We’re doing a couple of things, for example, for travel management companies. In one case, they needed a dedicated for agent for one of their accounts. It’s more than just the traditional after-hours, but the traditional after-hours is running 97 percent answer time within two minutes. So, that’s been really good. We’re really encouraged by it and the success that it’s had thus far. Everyone on the [advisory] board says there’s still a real problem with finding people. They still have their staffing problem, and it doesn’t seem to be going away.
BTN: What level of NDC adoption are you seeing among your partners?
Dane: That’s still running, from my advisory board at least, in very small numbers, slightly below what ARC is running, so it’s a small piece of the business. They’re looking at it, but they’re still using the traditional [global distribution system] and avoiding the NDC rates. They all agree it’s coming, but that is one we’re watching to see where it goes.

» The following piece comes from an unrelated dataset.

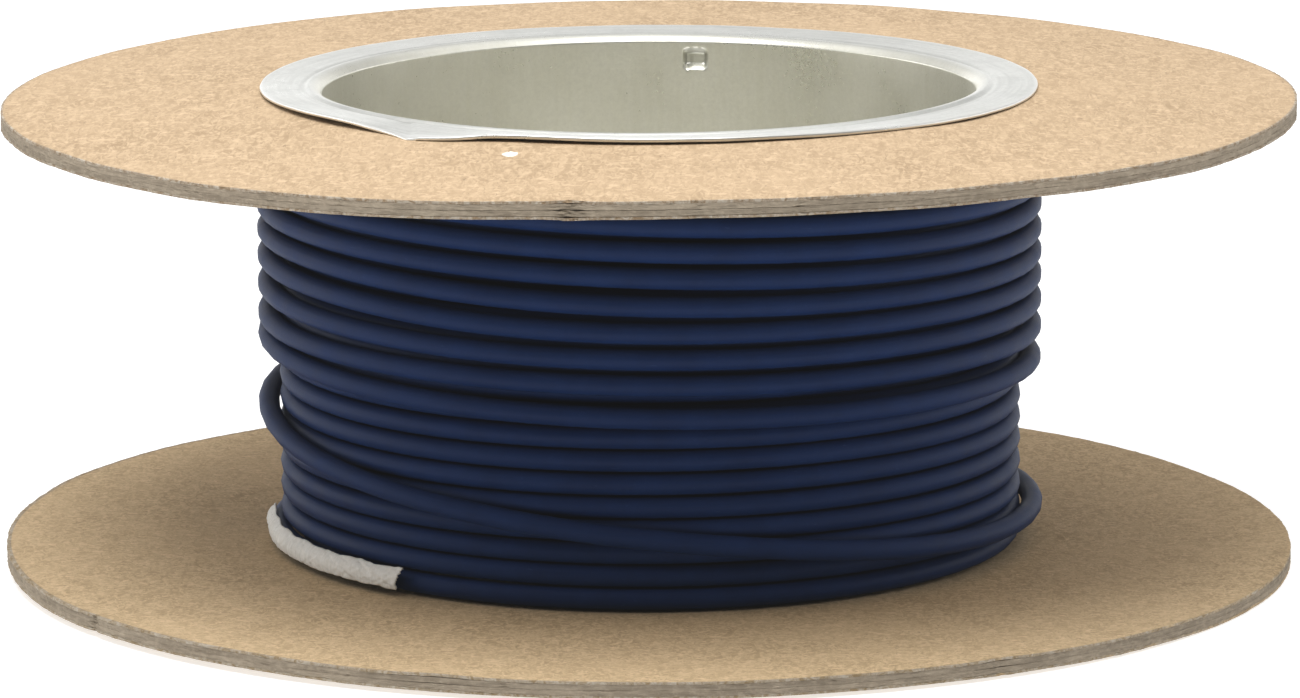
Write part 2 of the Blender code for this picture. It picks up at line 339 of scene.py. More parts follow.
def kraft_material(name, light, middle, dark, along, fibre_strength, marks=()):
    """Kraft paper: cloudy tone, a mottle of short curled fibres, pale strays, and a cut edge of pulp.

    along is how much longer than wide the fibres are, in the paper's machine direction, Y. marks are
    small pale scrapes, each (x, y, half length, half width) in millimetres."""
    n = Nodes(name)
    sheet = n.stretch(n.position, (1.0, 1.0 / along, 1.0))
    cloud = n.noise(n.position, 60.0, 4.0, 0.6)
    patch = n.noise(sheet, 420.0, 3.0, 0.6, 0.8)
    mottle = n.noise(sheet, 1500.0, 3.0, 0.6, 1.4)
    grain = n.noise(sheet, 3600.0, 3.0, 0.6, 0.5)
    colour = n.mix(n.remap(cloud, 0.34, 0.66), dark, middle)
    colour = n.tint(colour, light, n.remap(patch, 0.36, 0.66), 0.45)
    colour = n.mix(n.remap(mottle, 0.42, 0.62), colour, light)
    fibres = fibre_streaks(n, sheet)
    colour = n.tint(colour, paler(light, 1.2), fibres, fibre_strength)
    colour = n.tint(colour, darker(dark, 0.7), n.remap(grain, 0.40, 0.27), 0.7)
    specks = n.remap(n.noise(n.position, 1500.0, 1.0, 0.4), 0.735, 0.775)
    colour = n.tint(colour, darker(dark, 0.4), specks, 0.3)
    for mark in marks:
        colour = n.mix(scrape(n, grain, *mark), colour, (0.80, 0.77, 0.70))
    worn = n.remap(n.radius_mm(), FLANGE_RADIUS - 0.9, FLANGE_RADIUS - 0.15)
    worn = n.math("MULTIPLY", worn, n.remap(n.noise(n.position, 800.0, 3.0), 0.42, 0.7))
    colour = n.tint(colour, darker(dark, 0.75), worn, 0.3)
    cut = n.remap(n.radius_mm(), FLANGE_RADIUS - 0.22, FLANGE_RADIUS - 0.14)
    pulp = n.mix(n.remap(mottle, 0.35, 0.65), darker(dark, 0.7), (0.42, 0.37, 0.30))
    colour = n.mix(cut, colour, pulp)
    height = n.math("ADD", n.math("MULTIPLY", mottle, 0.7), n.math("MULTIPLY", fibres, 0.5))
    height = n.math("ADD", height, n.math("MULTIPLY", grain, 0.4))
    n.bump(height, 0.4, 0.00014)
    return n.surface(colour, n.remap(grain, 0.3, 0.7, 0.82, 0.96), specular=0.15)


def chipboard_material(name, light, dark):
    """Cut chipboard: grey-brown pulp with faint layers along the rim and torn pale fibres."""
    n = Nodes(name)
    layers = n.noise(n.stretch(n.position, (170.0, 170.0, 2600.0)), 1.0, 4.0, 0.6, 0.5)
    pulp = n.noise(n.stretch(n.position, (1100.0, 1100.0, 1900.0)), 1.0, 5.0, 0.7)
    blotch = n.noise(n.position, 210.0, 3.0, 0.55)
    colour = n.mix(n.remap(layers, 0.28, 0.66), dark, light)
    colour = n.tint(colour, paler(light, 1.35), n.remap(pulp, 0.46, 0.72), 0.6)
    colour = n.tint(colour, darker(dark, 0.8), n.remap(blotch, 0.55, 0.75), 0.35)
    scores = n.noise(n.stretch(n.position, (330.0, 330.0, 4200.0)), 1.0, 2.0, 0.5)
    colour = n.tint(colour, darker(dark, 0.55), n.remap(scores, 0.35, 0.27), 0.45)
    height = n.math("ADD", layers, n.math("MULTIPLY", pulp, 0.8))
    n.bump(height, 0.55, 0.00015)
    return n.surface(colour, n.remap(pulp, 0.3, 0.7, 0.88, 1.0), specular=0.15)


def metal_material():
    """Matte tinned sheet: cloudy oxide, a soft drawn grain, a cooler lip that is paler towards its
    edge, and a painted highlight on the roofs of the upper stops."""
    n = Nodes("tinned_sheet")
    drawn = n.noise(n.stretch(n.around(0.033), (1500.0, 130.0, 600.0)), 1.0, 4.0, 0.55)
    turned = n.noise(n.stretch(n.around(0.036), (70.0, 1400.0, 1900.0)), 1.0, 4.0, 0.6)
    cloud = n.noise(n.position, 120.0, 4.0, 0.6)
    smudge = n.noise(n.position, 330.0, 4.0, 0.65, 0.6)
    fine = n.noise(n.position, 2400.0, 4.0, 0.7)
    wall = n.mix(n.remap(cloud, 0.35, 0.68), (0.705, 0.693, 0.610), (0.77, 0.757, 0.672))
    wall = n.tint(wall, (0.825, 0.815, 0.755), n.remap(drawn, 0.40, 0.66), 0.3)
    wall = n.mix(n.remap(fine, 0.35, 0.68, 0.0, 0.35), wall, (0.57, 0.557, 0.49))
    lip_tone = n.mix(n.remap(turned, 0.34, 0.62), (0.585, 0.588, 0.556), (0.685, 0.688, 0.652))
    lip_tone = n.tint(lip_tone, (0.485, 0.488, 0.46), n.remap(smudge, 0.50, 0.66), 0.35)
    lip_tone = n.mix(n.remap(fine, 0.42, 0.66, 0.0, 0.25), lip_tone, (0.51, 0.512, 0.485))
    colour = n.mix(n.remap(n.radius_mm(), BARREL_RADIUS - 0.1, BARREL_RADIUS + 0.9), wall, lip_tone)
    # Painted highlight: the roofs of the upper stops' pockets are coloured near white, standing for
    # the light they catch.
    pocket = n.remap(n.radius_mm(), BORE_RADIUS + 0.04, BORE_RADIUS + 0.15)
    roof_foot = n.remap(n.height_mm(), STOP_ROOF - 0.8, STOP_ROOF - 0.65)
    roof_top = n.remap(n.height_mm(), STOP_ROOF + 0.1, STOP_ROOF)
    painted_roof_highlight = n.math("MULTIPLY", n.math("MULTIPLY", roof_foot, roof_top), pocket)
    colour = n.mix(painted_roof_highlight, colour, (0.98, 0.97, 0.92))
    # The lip is coloured paler over its last few tenths of a millimetre, towards its edge.
    edge_paling = n.remap(n.radius_mm(), LIP_RADIUS - 0.45, LIP_RADIUS - 0.1)
    colour = n.tint(colour, (0.86, 0.86, 0.84), edge_paling, 0.5)
    rough = n.math("ADD", n.remap(cloud, 0.3, 0.7, 0.27, 0.36), n.remap(fine, 0.3, 0.7, -0.04, 0.06))
    height = n.math("ADD", n.math("MULTIPLY", turned, 0.5), n.math("MULTIPLY", fine, 0.45))
    n.bump(height, 0.35, 0.00007)
    return n.surface(colour, rough, 0.85)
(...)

BTN: You recently published data indicating that Houston and Orlando are emerging as “corporate travel hubs.” What’s driving that?
Dane: There are several things going on. Florida has had a whole influx and is almost as business-friendly as Texas, and I think that’s what’s driving a lot of it. The overall growth in those areas is what’s driving the growth in those cities being so popular. We’re basically corporate-focused, so when you see Orlando, they have a lot of conferences there obviously, and conferences are back above ’19 from all indications that we see. You look at cities like Austin, all sorts of businesses have moved there, and the Charlotte area. They’re hubs and business-friendly.